The price of the Jadot acquisition was not disclosed. “In 2005, prime, undeve­loped vineyard-suited land was selling for $15,000 an acre in the Ribbon Ridge AVA (a sub-­appellation of the Willamette Valley),” explains Peter Bouman, of Oregon Vineyard Property who facilitated the deal between Jadot and the previous family owners. “These prices peaked at $40,000 an acre at the top of the real estate bubble in 2008. Based on unfrequent sales during the following economic slump, some in the industry speculated that land values may have taken a 30% hit. Recent sales and one currently under way in the Ribbon Ridge are in excess of $35,000 an acre, very close to the benchmark highs that had previously been established,” says Bouman. The Resonance Vineyard was planted in 1981 and farmed biodynamically until 2010.

However, Jadot was not the only large ­producer to pick up Oregon land this summer. The adjacent property, the 460-acre Gran ­Moraine, was purchased by top US wine group Jackson Family Wines in August. Throughout the year, Jackson Family Wines has been purchasing vineyards and now own 1,350 acres in Oregon, making them one of the state’s top vineyard owners. The average size of an ­Oregon vineyard is still a mere 24 acres (9.7 ha), few are actively for sale, and those which are tend to be small.  

Seattle-based wine group Precept Wine has also been picking up Oregon acreage over the summer. Most recently, Precept closed on the Yamhela Vineyard, also located in the Yamhill-Carlton AVA. The property is 374 acres, with only 30 acres currently planted. Precept has ­announced their plan to increase the acreage under vine to 120 acres within the next five years. 

Race for land

These recent purchases are making some speak of an ‘Oregon gold rush’. “There is no question that there is a land rush for Oregon vineyard property! In nearly 20 years of brokering winery and vineyard properties, the closest that I remember to this volume of property sales activity was 2005, and 2013 will exceed those numbers by a factor of three or four,” says Bouman. 

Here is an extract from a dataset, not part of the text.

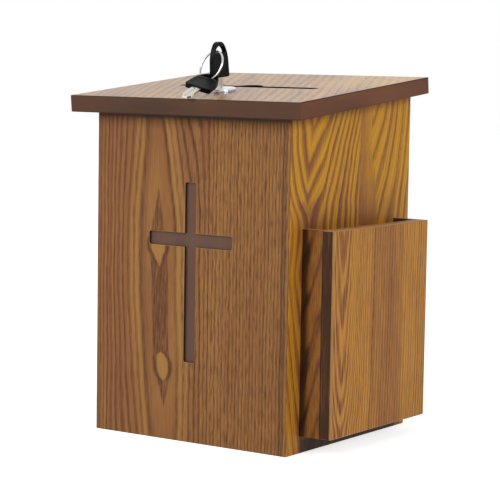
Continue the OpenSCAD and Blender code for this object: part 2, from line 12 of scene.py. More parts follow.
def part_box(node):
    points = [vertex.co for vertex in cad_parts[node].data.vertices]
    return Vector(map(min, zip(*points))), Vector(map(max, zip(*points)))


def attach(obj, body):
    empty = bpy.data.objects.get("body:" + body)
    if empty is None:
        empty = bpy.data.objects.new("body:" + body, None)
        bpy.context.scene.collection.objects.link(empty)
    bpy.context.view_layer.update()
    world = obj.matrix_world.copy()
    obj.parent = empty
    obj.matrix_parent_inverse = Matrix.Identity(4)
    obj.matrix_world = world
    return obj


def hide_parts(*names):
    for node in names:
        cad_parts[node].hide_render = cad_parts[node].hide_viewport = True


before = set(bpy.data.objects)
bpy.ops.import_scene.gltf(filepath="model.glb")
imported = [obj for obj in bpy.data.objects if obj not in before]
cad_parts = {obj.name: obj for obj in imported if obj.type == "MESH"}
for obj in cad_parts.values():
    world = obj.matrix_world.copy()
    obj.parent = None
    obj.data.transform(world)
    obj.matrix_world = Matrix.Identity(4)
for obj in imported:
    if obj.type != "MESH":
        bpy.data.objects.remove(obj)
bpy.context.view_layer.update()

bl_info = {
    "name": "Prayer request box",
    "version": (1, 0, 0),
    "blender": (4, 5, 0),
    "location": "3D View > Sidebar > Request box",
    "description": "Finishes the wooden prayer request box piece by piece",
    "category": "Object",
}

MM = 0.001

# The lid's slope, and how far its grain leans to the left on the way to the rear.
LID_SLOPE = math.radians(5.5)
LID_LEAN = 0.5

# The case at the front, in millimetres from the middle and from the floor.
HALF_WIDTH, HALF_DEPTH, FRONT_HEIGHT = 104, 100, 290
LID_THICKNESS = 15

# The two directions that a finish is laid in, across the grain and along it.
XY, XZ, YZ, ZX, ZY = (0, 1), (0, 2), (1, 2), (2, 0), (2, 1)

# What noise swings about.
MIDDLE = 0.5

# The case's faces, and depths below them: a board's arris, the cross's rim and floor, in metres.
FRONT_FACE, BACK_FACE, SIDE_FACE = -HALF_DEPTH * MM, HALF_DEPTH * MM, HALF_WIDTH * MM
ARRIS_DEPTH, RIM_DEPTH, CROSS_DEPTH = 0.0015, 0.0005, 0.003

# The degrees that an edge turns by at least, and how near two places count as the same, in metres.
SQUARE, BLUNT, EASED, ANY_EDGE = 80, 60, 30, 12
SAME = 0.00001

# The least part of a face's normal that counts as turned to a side, and as straight to it.
TURNED, STRAIGHT = 0.3, 0.9

# Factors for red, green and blue: dark grain lines, painted shade, and a plain wood's fibres.
DEEP_GRAIN = (0.4, 0.38, 0.42)
CORNER_SHADE = (0.11, 0.13, 0.2)
PALE_FIBRE = (1.26, 1.18, 1.05)
DARK_FIBRE = (0.76, 0.8, 0.88)

# The share of the fine texture's relief that shows, and how far it stands out, in metres.
BUMP_STRENGTH = 0.6
VENEER_BUMP = 0.00004
PLAIN_BUMP = 0.00003
METAL_BUMP = 0.00001
PLASTIC_BUMP = 0.00002

# The photo's camera: its place in metres, and its yaw, pitch and roll in degrees.
PHOTO_PLACE = (0.9971, -1.4602, 0.3432)
PHOTO_ANGLES = (34.458, 5.802, -0.916)

# What the camera sees of the floor beside the light that falls on it.
FLOOR_GLOW = (0.7, 0.7, 0.7)

# The front's figure: for a height, the place or the half width across, all in millimetres.
HEART_LEFT = ((0, -43), (46, -48), (94, -51.7), (140, -55.3), (187, -55.9), (227, -53.5),
              (257, -50.8), (290, -49.6))
HEART_RIGHT = ((0, -12.8), (38, -12.2), (74, -12.1), (126, -14.6), (195, -16.7), (224, -20.8),
               (255, -24.9), (290, -32))
PLUME_MIDDLE = ((0, -26), (29, -27), (66, -28.7), (79, -31), (150, -33), (174, -35.2),
                (222, -35.3), (290, -36))
PLUME_HALF = ((0, -12), (22, -3), (29, 0), (52, 6.5), (66, 9.6), (80, 8.9), (150, 9.4), (174, 9.6),
              (188, 7), (204, 4), (224, 0), (290, -20))
EYES_HALF = ((0, -9), (49, -1.5), (52.5, 0.6), (58, 4.4), (66, 6), (74, 4.6), (77.5, 0.6),
             (81, -2), (115, -12), (150, -2), (154, 0), (165, 5.2), (175, 8.2), (180, 6),
             (185, -2), (290, -12))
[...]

Many players are showing an interest to get in before prices pick up. A number of ­factors speak in favour of Oregon as an attractive ­investment rather than a temporary bubble.

For a European company such as Jadot, there is of course a clear advantage to having a ­local brand in the growing US market, where US wines are still strongly favoured over ­imports. Champagne Louis Roederer has reaped the benefits of this strategy with their Anderson Valley-based Roederer Estate brand; in Oregon, Burgundy négociant ­Maison Joseph Drouhin were trend-setters with their Domaine Drouhin, established in 1988. Pierre-Henry Gagey of ­Jadot did admit to being ­inspired by the success of Drouhin at making a ­well-regarded quality Pinot Noir in Oregon. The US consumer inte­rest in Pinot Noir has been strong for years and is not showing any signs of weakening.

Rather, the first indications of a shift in prefe­rences from the biggest, boldest, 15%-plus alcohol wines to somewhat lighter styles is playing in Oregon’s favour. Average prices and sales ­figures for Oregon wines on the US market have increased more than wine from other US states, including California, in the past few years. A general bullishness in domestic wine sales, particularly at somewhat higher price points, is also driving interest.

Climate change

An additional factor for larger wine companies to look to Oregon is climate change. With ­uneven, and even disastrously low yields in Burgundy in ­recent years, a piece of land in Oregon might be insurance for a Burgundy-based négociant. For Napa and Sonoma, the risk of changing temperatures and water shortages makes it a smart move to get in on the Oregon market before prices rise. That this is one possible factor is confirmed by Sonoma-based Vintage Wine ­Estates, which recently closed on two properties in northern California. “Oregon is on our list,” says CEO Pat Roney. “The area continues to ­represent better property value than California, and Pinot Noir from Oregon is gaining increasing traction as an interesting style,” explains Roney. 

Previously, the vast majority of Oregon winemaking has been done by residents and smaller operations. Recent purchases, though beneficial for the international reputation of Oregon wine, does raise questions of how the change in structure will affect the Oregon collegiality and ­collaboration across property lines. Bouman is not worried. “For better or worse, Oregon has definitely reached a tipping point in its deve­lopment as a winegrowing area. I am hopeful that the continued diversification of international interests will make it a much more interesting and appealing place than it already is.” 

In 2009, German winemaker Ernst Loosen closed on a 40-acre property in Chehalem Mountains with his US partner Jay Somers. His best advice for European winemakers is to listen to the locals, to be open to the new terroir and to dare to experiment. “In Europe it took us 2000 years to get it right. To come over and do things exactly the way it is done in the European terroir will not be the ideal way to get Oregon Pinot Noir to show its best. You have to take the traditions but be open to adapt, to make things better for this place.”